Они уехали в половине первого.

На обратном пути, когда они проезжали мимо тоунтон-ской ратуши, Рафф воззрился на часы.

– Что это приключилось с часами? Я назначил Лойс Вертенсон свидание в конторе.

– В котором часу?

– Кажется, она сказала в два.

– Ну что ж, ты опаздываешь всего на полчаса. Для тебя – это предел точности. Если бы ты предупредил меня, я наложил бы вето на некоторые дополнительные развлечения.

– Сегодня буду работать весь вечер. – Снизив скорость, Рафф стал искать, где бы ему поставить машину на Мэйн-стрит.

– Зачем такая спешка? – сказал Эбби. Он знал, что Вертенсоны – на редкость доброжелательные и покладистые клиенты.

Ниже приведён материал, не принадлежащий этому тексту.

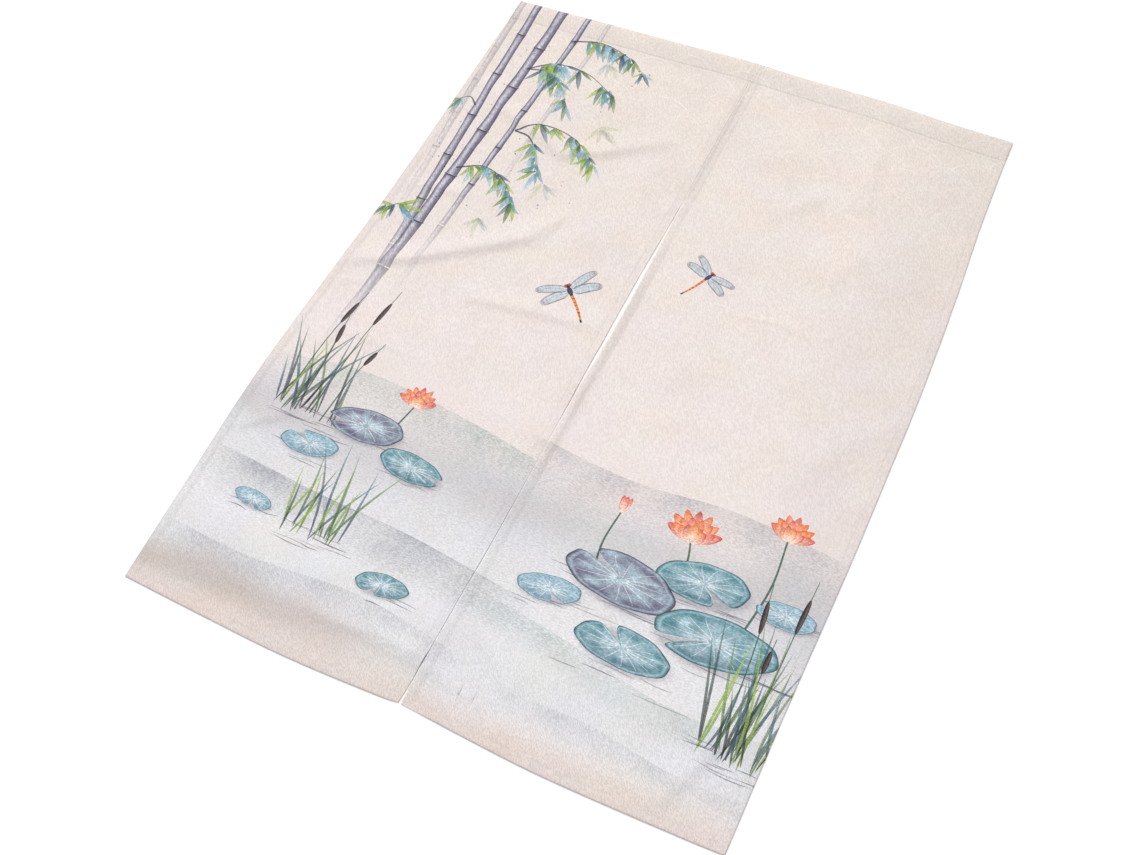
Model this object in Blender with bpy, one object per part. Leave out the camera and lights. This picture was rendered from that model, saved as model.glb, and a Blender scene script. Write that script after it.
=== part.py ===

– Боюсь, что мне придется поехать в Мичиган... – Рафф затормозил, потом быстро дал задний ход и поставил машину на освободившееся место.

– Когда?

– Точно еще не знаю. Возможно, на рождество.

– А как там сейчас дела?

Рафф не ответил.

– Как ты думаешь, узнает она тебя? – спросил Эбби.

– Не уверен. – Рафф продолжал неподвижно сидеть в машине. – Майер говорит, если ее придется оперировать и состояние ухудшится... возможен шок... Словом, в это время я хочу быть там.